Marius: I joined Schibsted in 2014 as a product director of VG (Norway’s largest news outlet), managing the advertising and commercial product portfolio, as well as being significantly involved in sales and negotiations with the most significant commercial partners of Schibsted. We were in the midst of shifting from print to digital, and, at the time, digital was doing really well.
However, just months after I joined, global tech giants became much more aggressive in the Norwegian market and took a lion’s share of the advertising revenues. It was a significant threat to our business.
So we had to figure out how to compete with them and differentiate. Instead of trying to play in their field, we decided to look at how we could create our own field instead, make our market. How could we play on our strengths in a way that was not easy to mass-reproduce, and therefore make it less likely that the tech giants would beat us?
One thing we did was to found an agency — VG Partnerstudio — which hired some fantastic journalists to write high-quality stories funded by advertisers and commercial partners. We started in 2015, and in the first three years of business it went from zero to 110 million NOK in annual revenue.
We created something users actually want. It’s not something the tech giants can easily beat Schibsted on, because it requires high quality content creation and careful tailoring to provide a relevant user experience.
It’s funny that you mention “careful work” and “user experience,” as it sounds an awful lot like what we focus on at Urban Sharing.
I’m very happy to hear about Urban Sharing’s user experience (UX)-centric approach. It’s my feeling about Urban Sharing as well, and it’s one of the things that really attracted me to the company.
Through my experience as a consultant before Schibsted — and I have worked with many different companies across several industries — I know that it’s very tempting to do short-term optimization to create short term revenues, so you can deliver products to better serve the stock market. But in doing so, you may be leaving your users in the dust. And this might harm you in the long-term.
In my time reading up on Urban Sharing, I saw how it focused on providing tangible solutions for long-term shared infrastructure. How it used data to prioritize the needs of the user by placing bikes where they would actually be used instead of just flooding urban areas with unused hardware. How it researched the gender dynamics of bike-sharing users in Oslo, uncovered hidden biases, and readjusted its distribution model to better serve the population.
I found all of this to be tremendously impressive. I feel that Urban Sharing really has its head in the right place. While the micromobilty industry is filled with players and investors excited about the changes that will come to cities over the next few years, I truly believe Urban Sharing’s vision and approach will be the one that sticks around for a long time.
Do you think this focus on the user is particularly Nordic?

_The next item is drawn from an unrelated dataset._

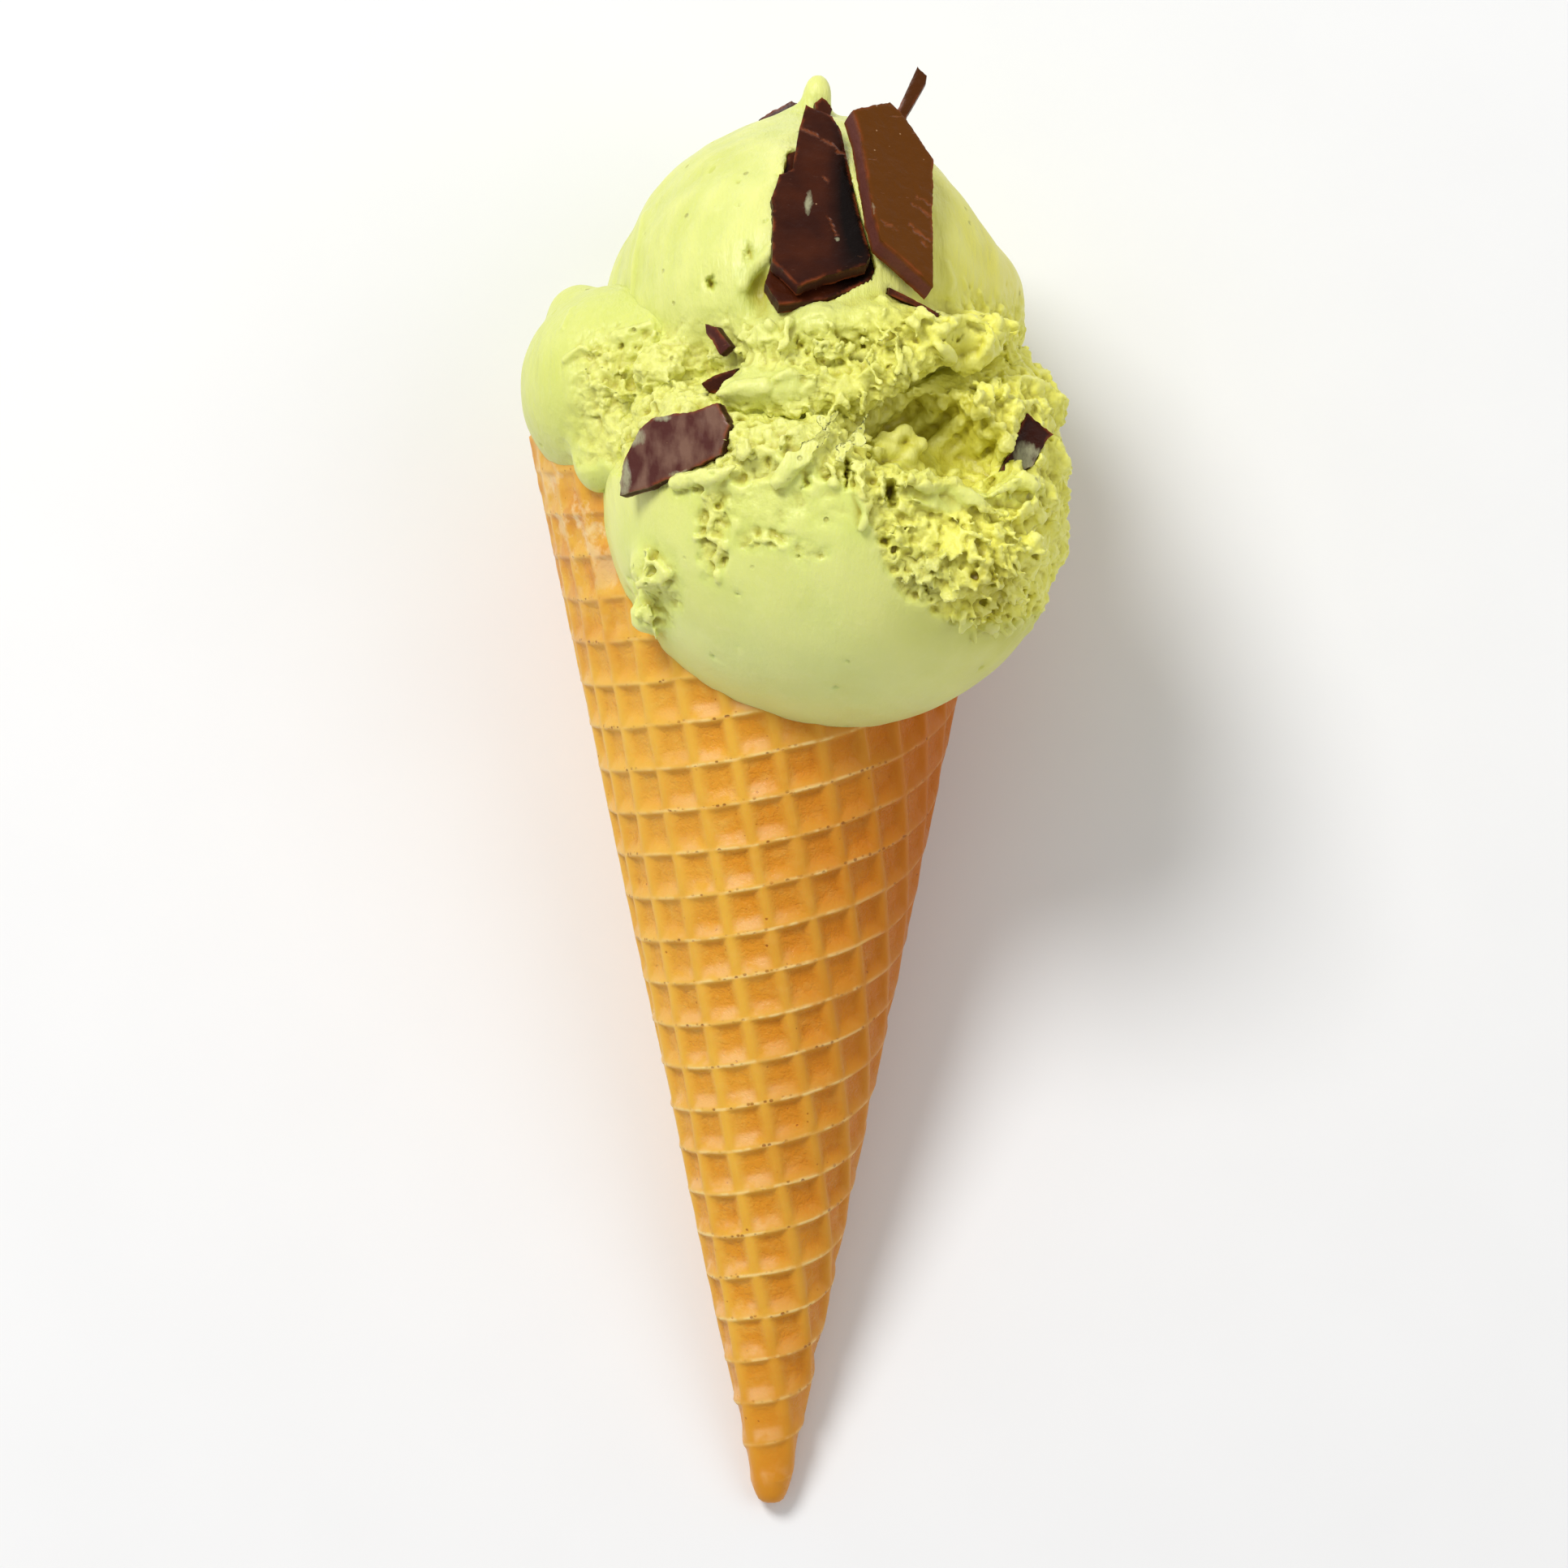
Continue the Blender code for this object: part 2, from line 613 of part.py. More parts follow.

I don’t think it has to be Nordic, necessarily. The New York Times and the Guardian, for example: They both have a lot of trust from their users, and trust is a great gauge of how well a company is able to match what a user wants, to what it provides.
I do think that Oslo, for example, has a history of focusing on smarter solutions for its citizens, so they tend to trust institutions to provide what they say they’ll provide. When you have a trusting, tech-savvy population, you create an environment where UX solutions can thrive. So this makes Oslo a great testing ground to a more academic approach to micromobility than you might see elsewhere.

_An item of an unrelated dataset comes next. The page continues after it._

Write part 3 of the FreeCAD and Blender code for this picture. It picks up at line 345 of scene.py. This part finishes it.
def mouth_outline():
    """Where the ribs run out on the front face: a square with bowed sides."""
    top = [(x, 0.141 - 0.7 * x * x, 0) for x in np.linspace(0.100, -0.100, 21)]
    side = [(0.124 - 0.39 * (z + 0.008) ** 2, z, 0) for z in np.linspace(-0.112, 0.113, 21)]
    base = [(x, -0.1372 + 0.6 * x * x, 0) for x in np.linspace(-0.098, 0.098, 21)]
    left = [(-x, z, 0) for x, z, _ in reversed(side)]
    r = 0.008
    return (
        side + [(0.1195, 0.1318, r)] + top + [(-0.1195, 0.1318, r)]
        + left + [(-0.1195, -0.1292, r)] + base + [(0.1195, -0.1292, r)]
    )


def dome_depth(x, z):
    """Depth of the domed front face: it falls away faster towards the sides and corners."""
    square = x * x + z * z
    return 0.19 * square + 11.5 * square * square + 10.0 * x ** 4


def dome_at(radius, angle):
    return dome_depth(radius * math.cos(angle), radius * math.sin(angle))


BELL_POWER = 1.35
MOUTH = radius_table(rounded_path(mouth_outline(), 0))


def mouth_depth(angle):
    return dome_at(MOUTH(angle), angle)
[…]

Next year Urban Sharing will expand its platform to Stockholm. I think it will do very well there for much of the same reasons. At the same time, I think the lessons we learn in Oslo and Stockholm will really help inform how we approach our partners both within and beyond the Nordic environment.
That’s one of learnings I have from Schibsted. It’s not easy to just blueprint a successful model and scale it perfectly. There is not necessarily a one-size-fits all solution. You have to take into account what is common, and what is slightly different within each market. And then be able to scale in that way.

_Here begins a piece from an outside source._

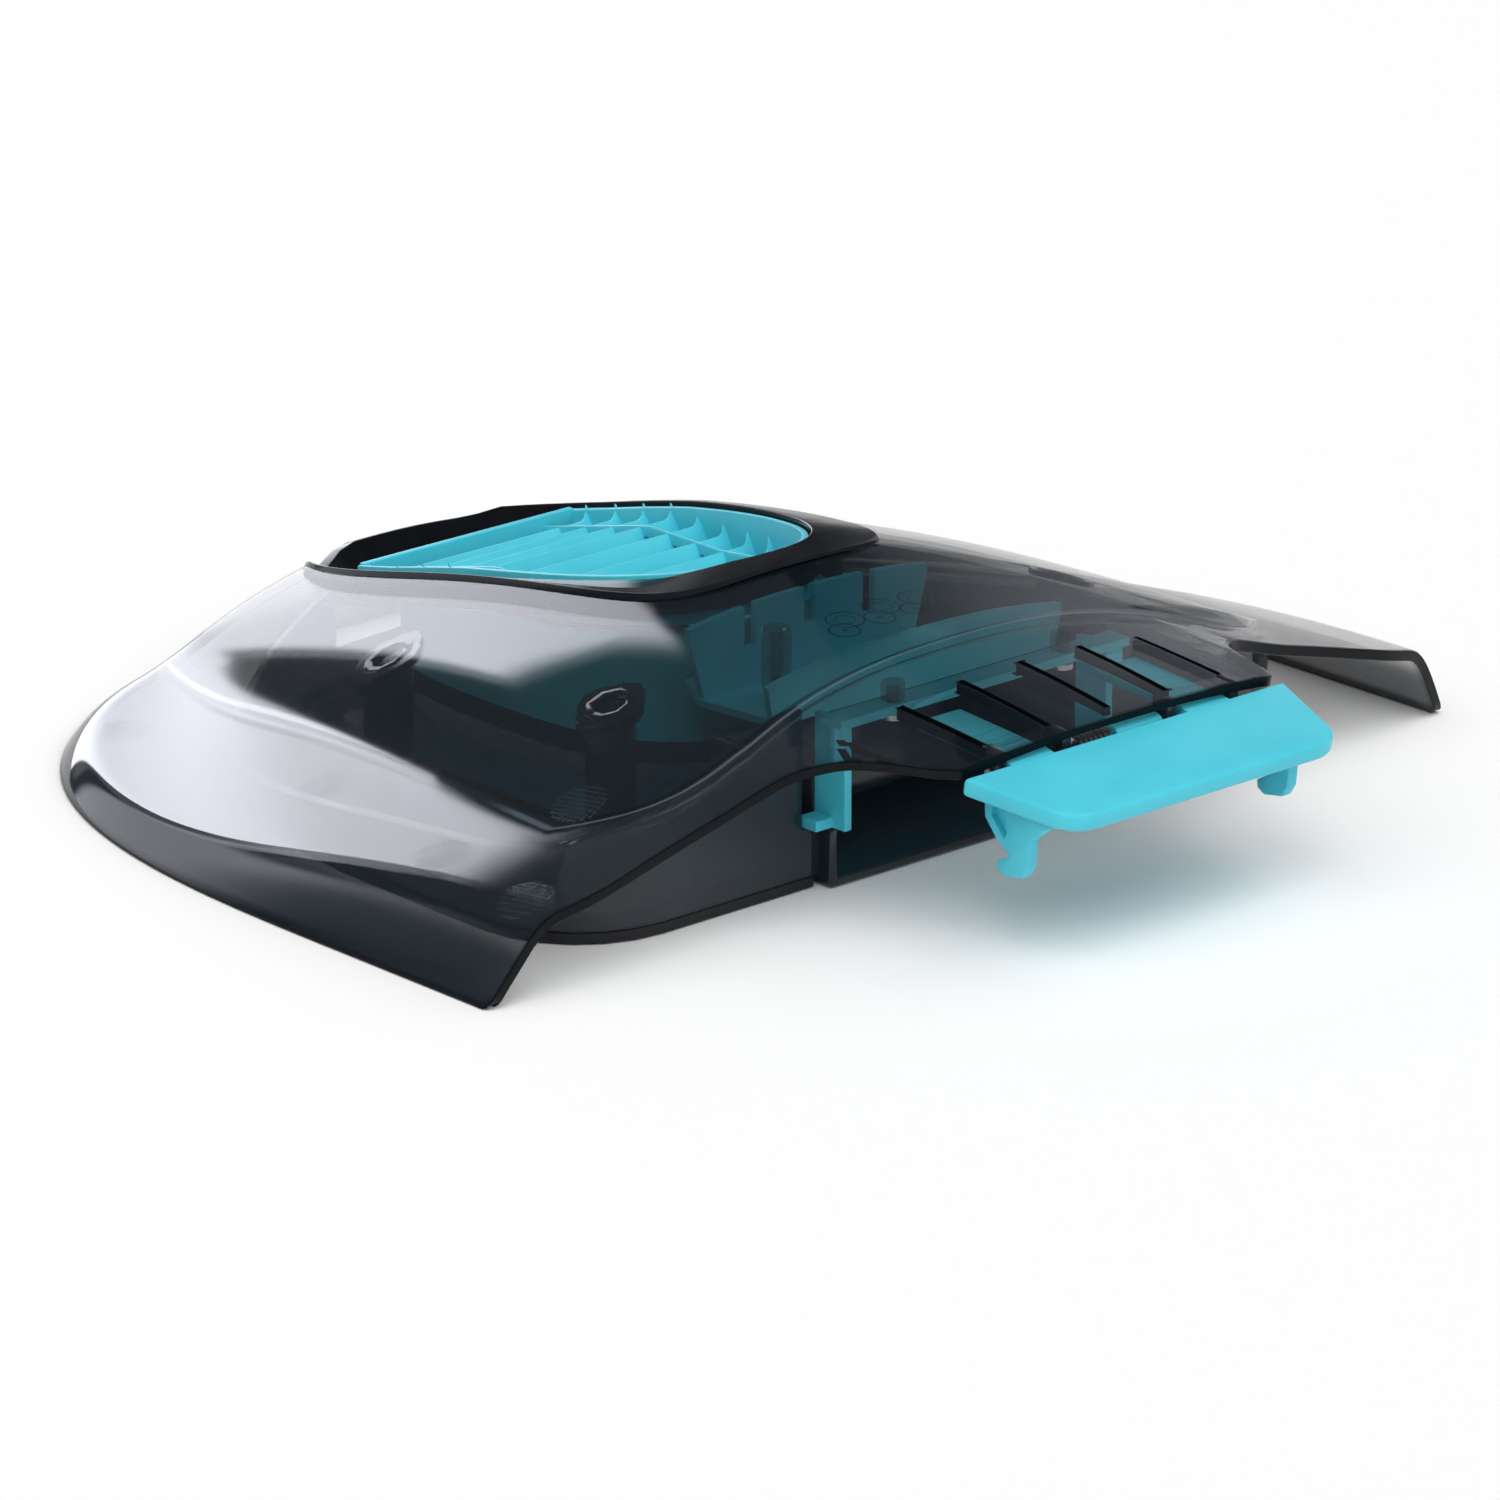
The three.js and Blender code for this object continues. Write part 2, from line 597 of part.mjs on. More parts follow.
function latchPaddle() {
  const tilt = Math.atan2(paddle.backZ - paddle.frontZ, paddle.backY - paddle.frontY);
  const length = Math.hypot(paddle.backZ - paddle.frontZ, paddle.backY - paddle.frontY);
  const outline = new THREE.Shape();
  outline.moveTo(-paddle.backW, 0);
  outline.lineTo(-paddle.frontW - 2, -length + paddle.corner);
  outline.quadraticCurveTo(-paddle.frontW, -length, -paddle.frontW + paddle.corner, -length);
  outline.lineTo(paddle.frontW - paddle.corner, -length);
  outline.quadraticCurveTo(paddle.frontW, -length, paddle.frontW + 2, -length + paddle.corner);
  outline.lineTo(paddle.backW, 0);
  const { bevel } = paddle;
  const plate = new THREE.ExtrudeGeometry(outline, {
    depth: paddle.thickness - 2 * bevel, curveSegments: 6,
    bevelSize: bevel, bevelThickness: bevel, bevelOffset: -bevel, bevelSegments: 1,
  }).translate(0, 0, bevel - paddle.thickness).rotateX(tilt).translate(0, paddle.backY, paddle.backZ);
  const hook = [[-52, 44], [-50.5, 42.5], [-48.6, 39.4], [-48.8, 34.6], [-53.3, 29.4], [-57.7, 26.6],
    [-55.6, 25.3], [-53.2, 24], [-53.4, 21.8], [-55.9, 20.5], [-62.3, 21.6], [-64.1, 24.6], [-64.9, 32],
    [-70, 36.2], [-76, 38.8], [-76, 40.5]];
  const window = [[-60.8, 29.5], [-60.8, 37.4], [-52.4, 37], [-53.5, 34.5]];
  const tail = [[-53, 44], [-53, 46.4], [-50, 46.8], [-44, 47.3], [-14, 49], [-14, 46.8], [-44, 45]];
  const parts = [plate];
  for (const side of [-1, 1]) {
    const span = ([a, b]) => [Math.min(side * a, side * b), Math.max(side * a, side * b)];
    parts.push(sidePlate(hook, ...span(hookX), [window]));
    parts.push(sidePlate(tail, ...span(tailX)));
    parts.push(crossbar(hinge.barrel, ...span(tailX)));
  }
  parts.push(crossbar(hinge.barrel, ...knuckleX), box(...knuckleX, -53, hinge.y, 42.2, 45.6));
  for (const [from, to] of toothX) parts.push(box(from, to, -53, -48.9, 42.2, 47.2));
  return join(...parts).subtract(toSolid(crossbar(hinge.bore, -60, 60)));
}

// Least clear distance between points of the wire that are over half a turn apart
function leastGap(path) {
  let least = Infinity;
  for (let i = 0; i < path.length; i++) {
    for (let j = i + spring.steps / 2 + 1; j < path.length; j++) {
      least = Math.min(least, path[i].distanceTo(path[j]) - 2 * spring.wire);
    }
  }
  return least;
}

// Torsion spring on the pin: one unbroken wire with a leg at each end
function latchSpring() {
  const half = (spring.turns * spring.pitch) / 2;
  const path = [];
  const at = (x, y, z) => new THREE.Vector3(spring.x + x, hinge.y + y, hinge.z + z);
  const steps = spring.turns * spring.steps;
  path.push(at(-half, 11, 2.4), at(-half, 4, spring.radius));
  for (let i = 0; i <= steps; i++) {
    const t = Math.PI / 2 + (i / spring.steps) * 2 * Math.PI;
    const x = -half + (spring.pitch * i) / spring.steps;
    path.push(at(x, spring.radius * Math.cos(t), spring.radius * Math.sin(t)));
  }
  path.push(at(half, -3, spring.radius));
  const sections = path.map((p, i) => {
    const along = path[Math.min(i + 1, path.length - 1)].clone().sub(path[Math.max(i - 1, 0)]).normalize();
    const across = new THREE.Vector3(1, 0, 0).addScaledVector(along, -along.x).normalize();
    const up = along.clone().cross(across);
    return Array.from({ length: spring.sides }, (_, k) => {
      const t = (k / spring.sides) * 2 * Math.PI;
      const out = across.clone().multiplyScalar(Math.cos(t)).addScaledVector(up, Math.sin(t));
      return p.clone().addScaledVector(out, spring.wire);
    });
  });
  console.log(`latch_spring: least gap to itself ${leastGap(path).toFixed(2)} mm`);
  return toSolid(loft(sections, false));
}

// Pan-head screw driven upwards, its head's top face at seatZ
function screw(x, y, seatZ, head, shank, length) {
  const shaft = upright(x, y, shank, seatZ - 0.5, seatZ + length, 12);
  return join(upright(x, y, head, seatZ - 2, seatZ, 16), shaft);
}

const lid = new THREE.Group();
lid.position.y = -centreY;

function place(name, solid, finish) {
  const mesh = new THREE.Mesh(toGeometry(solid), finishes[finish]());
  mesh.name = name;
  lid.add(mesh);
}

place('hood_shell', hoodShell(), 'smoked');
place('outlet_bezel', outletBezel(), 'black');
place('outlet_grille', outletGrille(), 'turquoise');
place('outlet_duct', outletDuct(), 'turquoise');
place('pocket_arch', pocketArch(), 'turquoise');
place('lower_frame', lowerFrame(), 'smoked');
place('latch_pocket', latchPocket(), 'smoked');
place('frame_seal', frameSeal(), 'rubber');
place('duct_seal', ductSeal(), 'rubber');
place('latch_paddle', latchPaddle(), 'turquoise');
place('latch_hinge_pin', toSolid(crossbar(hinge.pin, -43.4, 43.4)), 'steel');
place('latch_spring', latchSpring(), 'steel');
posts.forEach(([x, y], i) => {
  place(`frame_screw_${i + 1}`, screw(x, y, frame.deckZ - gap, 3.5, 1.6, 16), 'steel');
});
ductBosses.forEach(([x, y], i) => {
  place(`duct_screw_${i + 1}`, screw(x, y, ductDeckZ(y) - 1.6 - gap, 3, 1.25, 9), 'steel');
});
guideBosses.forEach(([x, y], i) => {
  place(`arch_screw_${i + 1}`, screw(x, y, guideBarZ - gap, 3, 1.25, 4), 'steel');
});

export default lid;
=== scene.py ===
import math
import bmesh
import bpy
from mathutils import Matrix, Vector


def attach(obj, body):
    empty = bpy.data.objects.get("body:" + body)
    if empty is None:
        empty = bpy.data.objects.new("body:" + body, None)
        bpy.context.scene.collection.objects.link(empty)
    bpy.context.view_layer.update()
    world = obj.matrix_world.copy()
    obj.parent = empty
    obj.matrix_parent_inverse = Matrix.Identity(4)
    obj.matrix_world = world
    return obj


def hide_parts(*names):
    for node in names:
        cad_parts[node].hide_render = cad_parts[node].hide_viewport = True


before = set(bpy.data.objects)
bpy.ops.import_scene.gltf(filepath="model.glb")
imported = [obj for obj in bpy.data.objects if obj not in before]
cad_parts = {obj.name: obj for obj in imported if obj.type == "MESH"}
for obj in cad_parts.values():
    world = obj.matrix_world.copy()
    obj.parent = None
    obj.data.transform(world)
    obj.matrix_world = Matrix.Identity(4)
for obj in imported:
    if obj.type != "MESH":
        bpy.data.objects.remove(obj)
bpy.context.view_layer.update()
mm = 0.001
centreY = 89  # plan sizes below are measured from behind the latch; the frame's origin is at y 89


def at(x, y, z):
    return Vector((x, y - centreY, z)) * mm


# Smooth curves in plan and height, in millimetres

def softMax(a, b, radius):
    near = max(radius - abs(a - b), 0) / radius
    return max(a, b) + near * near * radius / 4


def softMin(a, b, radius):
    return -softMax(-a, -b, radius)


def clamp(value, low, high):
    return min(max(value, low), high)


def signedPower(value, power):
    return math.copysign(abs(value) ** power, value)


def softCorners(points, radius, steps=3):
    # each corner of a closed row of points becomes a short curve
    result = []
    for i, corner in enumerate(points):
        before = points[i - 1] - corner
        after = points[(i + 1) % len(points)] - corner
        start = corner + before.normalized() * min(radius, before.length * 0.45)
        end = corner + after.normalized() * min(radius, after.length * 0.45)
        for k in range(steps + 1):
            t = k / steps
            result.append(start * (1 - t) ** 2 + corner * (2 * t * (1 - t)) + end * t * t)
    return result


def throughPoints(points, spacing):
    # smooth curve through the points, which leaves out the first and the last
    curve = []
    for a, b, c, d in zip(points, points[1:], points[2:], points[3:]):
        count = max(round((c - b).length / spacing), 2)
        for k in range(count):
            t = k / count
            leave = (c - a) * 0.5 * min(1, (c - b).length / max((b - a).length, 0.01))
            arrive = (d - b) * 0.5 * min(1, (c - b).length / max((d - c).length, 0.01))
            curve.append(b * (2 * t ** 3 - 3 * t * t + 1) + leave * (t ** 3 - 2 * t * t + t)
                         + c * (3 * t * t - 2 * t ** 3) + arrive * (t ** 3 - t * t))
    return curve


def evenly(points, spacing):
    # the same row of points, respaced along its length
    lengths = [0]
    for a, b in zip(points, points[1:]):
        lengths.append(lengths[-1] + (b - a).length)
    count = round(lengths[-1] / spacing)
    result = []
    i = 0
    for k in range(count + 1):
        want = lengths[-1] * k / count
        while i < len(points) - 2 and lengths[i + 1] < want:
            i += 1
        share = (want - lengths[i]) / max(lengths[i + 1] - lengths[i], 1e-9)
        result.append(points[i].lerp(points[i + 1], clamp(share, 0, 1)))
    return result


# Meshes

def skin(columns, rings, place, closed=True, cut=None):
    # a circle of vertices, extruded ring by ring and laid where place(column, ring) says;
    # cut(ring) marks the rings on the wall's cut edge, where smoked plastic looks darkest
    bm = bmesh.new()
    column = bm.verts.layers.int.new("column")
    edgeMark = bm.verts.layers.float.new("cutEdge")
    first = bmesh.ops.create_circle(bm, segments=columns, radius=1)["verts"]
    for i, v in enumerate(first):
        v[column] = i
        v.co = place(i, 0)
    edges = bm.edges[:]
    ends = edges[:]
    for ring in range(1, rings + 1 if closed else rings):
        made = bmesh.ops.extrude_edge_only(bm, edges=edges)["geom"]
        edges = [e for e in made if isinstance(e, bmesh.types.BMEdge) and e.is_boundary]
        for v in made:
            if isinstance(v, bmesh.types.BMVert):
                v.co = place(v[column], ring % rings)
                v[edgeMark] = cut(ring) if cut else 0
    if closed:
        bmesh.ops.remove_doubles(bm, verts=bm.verts[:], dist=1e-7)
    else:
        bmesh.ops.contextual_create(bm, geom=ends)
        bmesh.ops.contextual_create(bm, geom=edges)
    bmesh.ops.recalc_face_normals(bm, faces=bm.faces[:])
    return bm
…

What I’ve found, up to now, about Urban Sharing and its platform, is that it is already well positioned to adapt to a myriad of environments. It is flexible enough to integrate with a number of operating partners and cities, and smart enough to take the time to learn in which direction the platform should be flexible.
This is an exciting time to join Urban Sharing as its CEO and I’m thrilled to help it continue to expand to the global stage.
Are there any other lessons you would bring with you to Urban Sharing?
Just this: Where there are barriers for the global giants, that’s where local players have an advantage. That’s my experience from VG and Schibsted.
You can complain all you want about getting beaten by the tech giants, but I think it’s an opportunity instead to figure out new ways of doing things. Appreciate that in a lot of ways, they are really good at what they do. It doesn’t make sense to compete with that.
I think Urban Sharing has a lot going for it with its focus on operational excellence over feeding immediate demand. Not only does this give us a unique position to work from, but it allows us to fill in the gaps left unfilled by other micromobility solutions.
In this way, companies that may have been seen as our competitors can actually become operating partners. So far this seems to have worked very well for Urban Sharing, with its relationship with Serco in the scheme it powers in Edinburgh, for example, or its forthcoming partnership with Voi in Stockholm.
At its core, Urban Sharing’s open-data, forward-thinking approach lends itself well to productive collaboration. This is a wonderful space to work in. I can’t wait to get started.